Асканий попробовал было изобразить веселье, но это у него получилось плохо, хотя видно было, что он действительно рад видеть знакомые лица. Он вышел распорядиться об ужине и закрыл ресторан для посторонних.
Вернулся Асканий в экзальтированном состоянии, однако некоторая пришибленность оставалась, так что можно было надеяться, что хозяин будет сохранять приличия; в страхе перед мучительными расспросами он захватил инициативу в свои руки и начал неумолчно говорить – о политике, о ландстинге, о муниципальном налоге, о железных дорогах.
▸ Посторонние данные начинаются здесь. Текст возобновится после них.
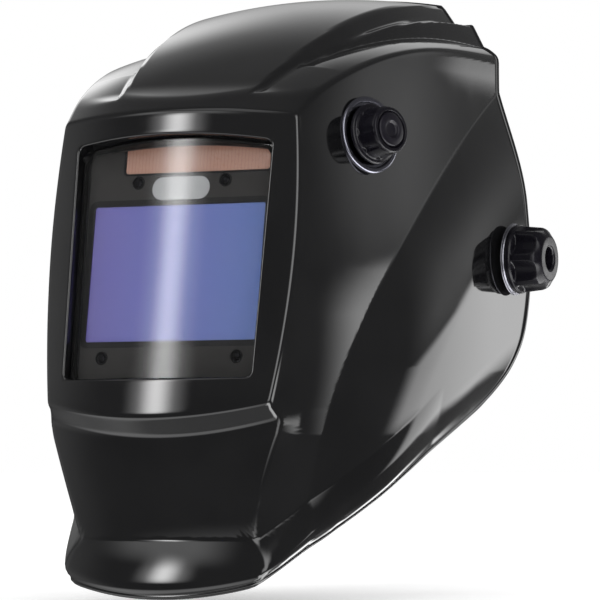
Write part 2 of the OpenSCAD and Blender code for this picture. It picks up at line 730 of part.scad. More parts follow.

Либоц с Черне не прерывали Аскания, сами боясь вымолвить хоть слово, поскольку на зыбкой почве оно могло оказаться слишком большим бременем для этого человека и заставить его провалиться в трясину.
Подали ужин, который взялся неизвестно откуда; скорее всего, за ним сходили в «Ухаб» – так назывался подвальчик, который преуспел благодаря разорению Аскания.
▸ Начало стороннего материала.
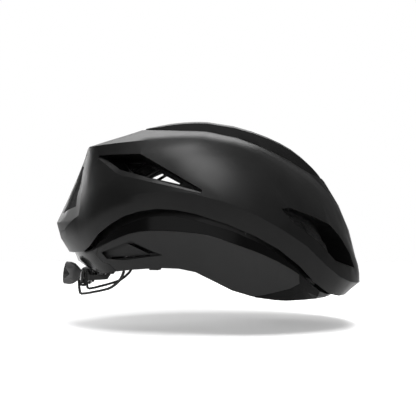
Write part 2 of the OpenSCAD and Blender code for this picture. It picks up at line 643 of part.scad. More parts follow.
// The arms lean with the dial where they slide into the tray
function arm_lean(a) = tan(dial_lean) * max(0, min(1, (30 - a) / 8));
module arm(s0) closed_rows([for (q = arm_fine) [for (e = [[1, 1], [1, -1], [0, -1], [0, 1]])
    let (r = q[1] + s0 + 0.03 + (band_t - 0.06) * e[0] - q[3] * e[1] * arm_lean(q[0]))
        [nape_x - r * cos(q[0]), -r * sin(q[0]), q[2] + q[3] * e[1]]]]);
module band_right() color("#1d1d1f") moulded() {
    strip(-band_t - 0.1, 1);
    arm(-band_t - 0.1);
}
module band_left() color("#1d1d1f") moulded() mirror([0, 1, 0]) {
    strip(0.1, -1);
    arm(0.1);
}
// Staples on the bowl wall that the ends of the arms slide in
guide_z = [46 - 5.8 - height_travel, 50];
module temple_guides() color("#242426") moulded() mirrored() translate([nape_x, 0, 0])
    rotate([0, 0, 180 - 78]) translate([0, 0, guide_z[0] - 2]) difference() {
        translate([arm_r - 3.4, -4, 0]) cube([nape_r - arm_r - 2, 8, guide_z[1] - guide_z[0] + 4]);
        translate([arm_r - 1.9, -5, 2])
            cube([band_t + 2.9, 10, guide_z[1] - guide_z[0]]);
    }
module guide_seats() mirrored() translate([nape_x, 0, 0]) rotate([0, 0, 180 - 78])
    translate([arm_r - 3.5, -4.1, guide_z[0] - 2.1])
        cube([nape_r - arm_r - 1.8, 8.2, guide_z[1] - guide_z[0] + 4.2]);

// Height track in the rear wall of the bowl, and the cradle whose tongue runs in it
track_x = bowl_c[0] - bowl_l / 2;
track_z = [44, 67];
module track_seat() translate([track_x - 2.1, -10.1, track_z[0] - 0.1])
    cube([20, 20.2, track_z[1] - track_z[0] + 0.2]);
module height_track() color("#2a2a2c") difference() {
    translate([track_x - 2, -10, track_z[0]]) cube([8.4, 20, track_z[1] - track_z[0]]);
    translate([track_x + 2.2, -6.3, track_z[0] - 1]) cube([2.4, 12.6, 50]);
    translate([track_x + 2.2, -3.5, track_z[0] - 1]) cube([6, 7, 50]);
}
function spline(p, n = 2) = [for (i = [0 : len(p) - 2]) for (j = [0 : i == len(p) - 2 ? n : n - 1])
    let (u = j / n, a = p[max(i - 1, 0)], b = p[i], c = p[i + 1], d = p[min(i + 2, len(p) - 1)])
    0.5 * (2 * b + u * (c - a) + u * u * (2 * a - 5 * b + 4 * c - d)
           + u * u * u * (3 * b - 3 * c + d - a))];
module wire(path, d, n = 6) closed_rows([for (i = [0 : len(path) - 1]) let (
    along = unit(path[min(i + 1, len(path) - 1)] - path[max(i - 1, 0)]),
    side = unit(cross(along, [0.15, 0.1, 1])), up = cross(side, along))
    [for (j = [0 : n - 1]) path[i] + d / 2 * (side * cos(360 * j / n) - up * sin(360 * j / n))]]);
loop_path = [[-113.5, 8, 8.2], [-116.4, 14, 8], [-118, 18.5, 9.6], [-118.6, 22, 12.8],
    [-118.3, 24.8, 9.6], [-117.6, 25.6, 4], [-115.6, 26.6, loop_d / 2 * sin(60)], [-104, 33.3, 3.3], [-93, 40, 6],
    [-86, 44.2, 8.8], [-78.4, 48.4, 15.3], [-74.6, 51, 23], [-73.6, 51.6, 31], [-78, 47.5, 36],
    [-88, 37.5, 38.6], [-95.6, 22, 39.3], [-98.4, 5, 39.3]];
module cradle() color("#2c2c2e") moulded() {
    difference() {
        translate([nape_x, 0, 0]) rotate([0, 0, 180 - house_deg])
            rotate_extrude(angle = 2 * house_deg, $fn = 120) polygon([for (q = [[-1, -1], [1, -1],
                [1, -0.86], [0, -0.86], [0, 0.86], [1, 0.86], [1, 1], [-1, 1]])
                lean(q[0] < 0 ? tray_in - wall_t : q[0] > 0 ? tray_out : tray_in,
                     q[1] * house_h / 2)]);
        on_dial(tray_in - 1.5) cylinder(h = 6, r = shaft_r + 0.3, $fn = 24);
    }
    translate([track_x + 2.5, -6, 12.5]) cube([1.8, 12, track_z[1] - 13.5]);
    translate([nape_x - nape_r - tray_in + 1.7, -6, 12.5])
        cube([track_x + 1.3 - nape_x + nape_r + tray_in, 12, 4.6]);
    mirrored() wire(spline(loop_path), loop_d);
}
module housing_cover() color("#333335") difference() {
    union() {
        arc(tray_out, tray_out + wall_t, -house_h / 2, house_h / 2, -house_deg, house_deg);
        on_dial(tray_out + 0.5) cylinder(h = wall_t + 0.2, r = 4.4);
    }
    on_dial(0) cylinder(h = 9, r = shaft_r + 0.05);
}
module nape_pads() color("#3a3a3c") for (a = [-house_deg + 0.4, 4.6])
    arc(tray_in - wall_t - 4, tray_in - wall_t - 0.1, -5, 5, a, a + house_deg - 5);

// Pinion on its shaft, dial, cap and the click spring between the dial and its housing
module pinion() color("#c9c9c6") on_dial() {
    translate([0, 0, tray_in - 1.2]) cylinder(h = 1.2 - tray_in + dial_s + 3, r = shaft_r);
    translate([0, 0, -tray_out + 0.4]) linear_extrude(2 * tray_out - 0.8) {
        circle(r = pitch_r - 1.2 * tooth_module);
        for (i = [0 : pinion_teeth - 1]) rotate(i * 360 / pinion_teeth)
            polygon([[0, -0.75], [pitch_r - tooth_module, -0.64], [pitch_r, -0.31], [tip_r, -0.1],
                     [tip_r, 0.1], [pitch_r, 0.31], [pitch_r - tooth_module, 0.64], [0, 0.75]]);
    }
}
dial_r = dial_d / 2;
dial_face = dial_s + dial_l - 1.1;
module cap_wedges(grow) for (a = [0 : 90 : 270]) rotate([0, 0, a]) rotate([0, 90, 0])
    linear_extrude(dial_r + 1) polygon([[-dial_face - 2, -4.6 - grow], [1.2 - dial_face, -4.6 - grow],
        [4.8 + grow - dial_face, -0.5], [4.8 + grow - dial_face, 0.5],
        [1.2 - dial_face, 4.6 + grow], [-dial_face - 2, 4.6 + grow]]);
module dial_knob() color("#3c3c3e") on_dial() difference() {
    rotate_extrude($fn = 72) polygon([[shaft_r + 0.01, 6.2], [4.4, 6.2], [dial_r * 0.7, dial_s + 0.2],
        [dial_r * 0.9, dial_s + dial_l * 0.24], [dial_r * 0.985, dial_s + dial_l * 0.5],
        [dial_r, dial_s + dial_l * 0.7], [dial_r, dial_face], [shaft_r + 0.01, dial_face]]);
    for (a = [45 : 90 : 315]) rotate([0, 0, a]) translate([dial_r + 4.6, 0, 0])
        cylinder(h = 40, r = 6.2);
    difference() {
        cap_wedges(0.05);
        translate([0, 0, -1]) cylinder(h = 60, r = dial_r - 0.95);
    }
}
module dial_cap() color("#0e0e0f") on_dial() {
    difference() {
        translate([0, 0, dial_face + 0.05]) rotate_extrude($fn = 72)
            polygon([[0, 0], [dial_r - 0.2, 0], [dial_r - 1, 1.05], [0, 1.05]]);
        for (a = [45 : 90 : 315]) rotate([0, 0, a]) translate([dial_r + 4.6, 0, dial_face - 5])
            cylinder(h = 20, r = 6.2);
    }
    intersection() {
        translate([0, 0, dial_s]) difference() {
            cylinder(h = dial_l - 0.6, r = dial_r - 0.02);
            translate([0, 0, -1]) cylinder(h = dial_l + 4, r = dial_r - 0.9);
        }
        cap_wedges(0);
    }
}
module detent_spring() color("#b8b8b4") on_dial(tray_out + wall_t + 0.75) {
    difference() {
        cylinder(h = 0.4, r = 6.4);
        translate([0, 0, -1]) cylinder(h = 3, r = 4.5);
    }
}

outer_shell();
outer_liner();
exhaust_frame();
roll_cage();
inner_liner();
lower_shell();
side_panel_left();
side_panel_right();
slip_tethers();
tether_plugs();
brow_pad();
crown_pads();
side_pads_left();
side_pads_right();
strap_anchors();
strap_left();
strap_right();
strap_divider_left();
strap_divider_right();
buckle_socket();
buckle_plug();
temple_guides();
height_track();
cradle();
housing_cover();
nape_pads();
band_left();
band_right();
pinion();
dial_knob();
dial_cap();
detent_spring();
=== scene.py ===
"""Road bike helmet: finishes, padding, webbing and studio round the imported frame."""
import json
import math

import bmesh
import bpy
import numpy as np
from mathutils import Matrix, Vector
from mathutils.bvhtree import BVHTree


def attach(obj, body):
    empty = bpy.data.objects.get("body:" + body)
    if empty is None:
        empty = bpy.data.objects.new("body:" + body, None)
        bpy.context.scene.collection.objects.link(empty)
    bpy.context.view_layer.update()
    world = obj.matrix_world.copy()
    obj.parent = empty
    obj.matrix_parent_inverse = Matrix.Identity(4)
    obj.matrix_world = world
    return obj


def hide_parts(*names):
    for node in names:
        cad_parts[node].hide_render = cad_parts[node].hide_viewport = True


MM = 0.001
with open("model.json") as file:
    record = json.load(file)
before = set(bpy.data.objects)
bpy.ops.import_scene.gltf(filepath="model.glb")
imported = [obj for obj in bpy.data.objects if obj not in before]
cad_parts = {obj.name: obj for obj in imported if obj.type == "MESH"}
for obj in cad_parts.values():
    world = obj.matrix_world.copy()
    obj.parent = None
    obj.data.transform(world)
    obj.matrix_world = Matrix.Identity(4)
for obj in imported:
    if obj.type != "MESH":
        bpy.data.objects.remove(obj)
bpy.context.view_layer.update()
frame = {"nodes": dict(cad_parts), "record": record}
BODY_OF = {node: body for body, nodes in frame["record"]["behaviour"]["bodies"].items()
           for node in nodes}
SLOT_OF = {part["node"]: part["material_slot"] for part in frame["record"]["subparts"]}


def mesh_of(shape, name):
    """The mesh of a bmesh, which is freed."""
    mesh = bpy.data.meshes.new(name)
    shape.to_mesh(mesh)
    shape.free()
    return mesh


def linked(name, data):
    """A new object in the scene."""
    thing = bpy.data.objects.new(name, data)
    bpy.context.collection.objects.link(thing)
    return thing


# ---- Camera and lamps ----

CAMERA_AT = (0.66, -850, 80)
LENS = 77.4
LAMPS_AIM = Vector((0, 0, 0.08))


def make_camera():
    data = bpy.data.cameras.new("camera")
    data.lens, data.sensor_width, data.clip_end = LENS, 36, 20
    camera = linked("camera", data)
    camera.location = Vector(CAMERA_AT) * MM
    camera.rotation_euler = (math.pi / 2, 0, 0)
    bpy.context.scene.camera = camera


def lamp(name, at, size, power):
    """Area lamp at a place in metres, with its two sides and watts, turned to the helmet."""
    data = bpy.data.lights.new(name, "AREA")
    data.shape, data.size, data.size_y, data.energy = "RECTANGLE", *size, power
    card = linked(name, data)
    card.location = at
    card.rotation_euler = (LAMPS_AIM - Vector(at)).to_track_quat("-Z", "Y").to_euler()


# ---- Shader maths ----

class Wire:
    """A node's output socket that takes part in sums as a number does."""

    def __init__(self, finish, socket):
        self.finish, self.socket = finish, socket

    def combine(self, operation, a, b):
        return self.finish.node("ShaderNodeMath", {"operation": operation}, {0: a, 1: b})

    def output(self, name):
        """Another output of the same node."""
        return Wire(self.finish, self.socket.node.outputs[name])

    def __add__(self, other):
        return self.combine("ADD", self, other)

    def __sub__(self, other):
        return self.combine("SUBTRACT", self, other)

    def __rsub__(self, other):
        return self.combine("SUBTRACT", other, self)

    def __mul__(self, other):
        return self.combine("MULTIPLY", self, other)

    def __truediv__(self, other):
        return self.combine("DIVIDE", self, other)

    __radd__ = __add__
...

Поев, хозяин сник и перестал скрывать, как тяжело переживает неудачу.
– Слишком я стар, чтобы затевать новое дело, – признался он, – а гордыня и вовсе плохой помощник. Я человек конченый…
– Тебе надо было закрыться еще месяц назад, – вполголоса сказал адвокат.
– Закрыться?! – вскричал прежний Асканий. – Ни за что на свете!
Его душевное состояние менялось, как на качелях, он то падал в бездну, то взмывал к небесам.
– Погодите! Вот внесут мне к Новому году квартирную плату, тогда увидите, что будет!.. Начнутся великие дела… вы небось слышали, к нам собираются вести железную дорогу!
Жалея трактирщика, прокурор дал Асканию побахвалиться еще некоторое время, но, когда тот совсем обнаглел и стал невыносим, Черне решил, что пора добить полумертвеца.
– Тебе нет смысла более противиться, через полгода тут откроют «Гранд-отель», и вам с Бруне все равно придется объявить себя несостоятельными.
Асканий обмяк:
– Что еще за «Гранд-отель»?
– Он входит в сеть гостиниц, которую развертывает виноторговая компания.
Глаза у Аскания забегали, словно ища выхода, но выхода он не нашел, а потому перевел разговор на еду и, обругав ее, предложил вернуться в кофейню, где безотлагательно запустил оркестрион. Обессилевшему хозяину мнилось, будто он черпает силы из этого аккумулятора: грохот хотя бы частично заглушал его собственные мысли и чувства. Теперь Асканий повел себя вовсе по-ребячески – начал подпевать музыкальной машине, подошел к ней и встал напротив, делая вид, будто дирижирует капеллой, подчеркивал пьяно и форте, кивал разным голосам, когда им вступать. Новое перевоплощение достойного человека напугало гостей, как могло бы напугать появление незнакомца в комнате с запертыми дверями.